British supermarket chains now had their own low-price sauvignon blanc brands, which were competing with Kiwi wineries, "and they are not going to go away".
"The bastardisation of the New Zealand sauvignon brand" was here to say.
Creating new brands, such as for the recently agreed one on sustainable production, where growers had to reach certain quality standards might help, but market supply and demand would have the final say, Mr Finn said.
Neudorf's strategy for staying afloat when one of its major markets, high-end restaurants in Britain, was ravaged by the recession was to find new markets, replace any non-performing distributors and use more top-quality grapes in its entry-level wines to reduce its stock.
While it had required more travelling, the plan was working and Neudorf was now selling wine in rejuvenated and new markets in the United States, Spain, Australia, Hong Kong, Singapore and China, he said.
New Zealand Winegrowers chairman Stuart Smith told the conference the Government's excise tax was the single biggest threat to profitability, with the Government collecting the equivalent of $15,700 a hectare in excise, while the annual income of a grapegrower in 2010 was estimated at only $10,400 a hectare.

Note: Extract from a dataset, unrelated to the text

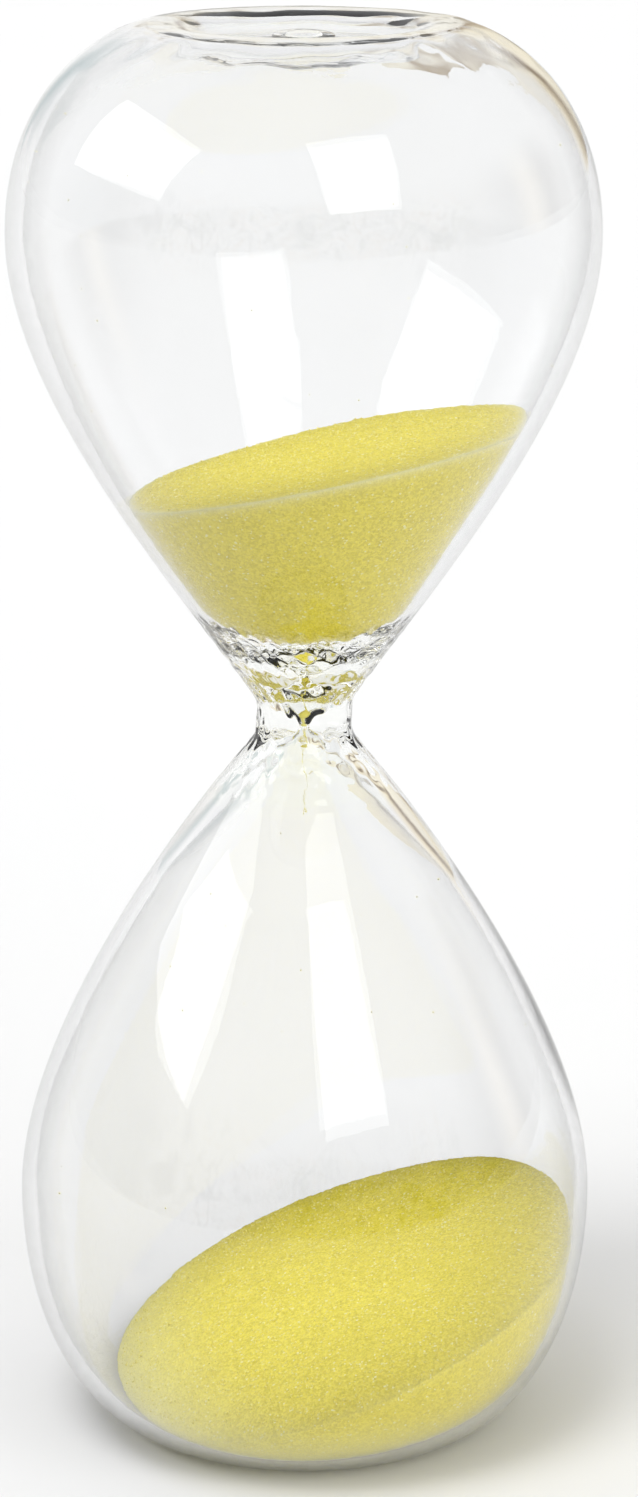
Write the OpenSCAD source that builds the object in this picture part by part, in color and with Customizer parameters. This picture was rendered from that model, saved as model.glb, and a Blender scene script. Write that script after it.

Mr Smith called on the Government to review the excise tax, but Minister of Agriculture David Carter said producers should not get their hopes up.
Mr Smith has told the industry the only way it could cope with falling profitability was by constraining its supply.
New Zealand Winegrowers recently released figures which showed that although wine exports grew by more than a quarter in volume during the year to June, earnings rose only 5 per cent on the same period.
The average price of bottled export wine fell 11 per cent to $8.70 a litre, with the average grape price falling to $1200 a tonne, compared with $1600 a tonne the year before, and nearly $2200 in 2008. Bulk wine now made up a quarter of wine exports and its price had fallen 17 per cent to $7.33 a litre.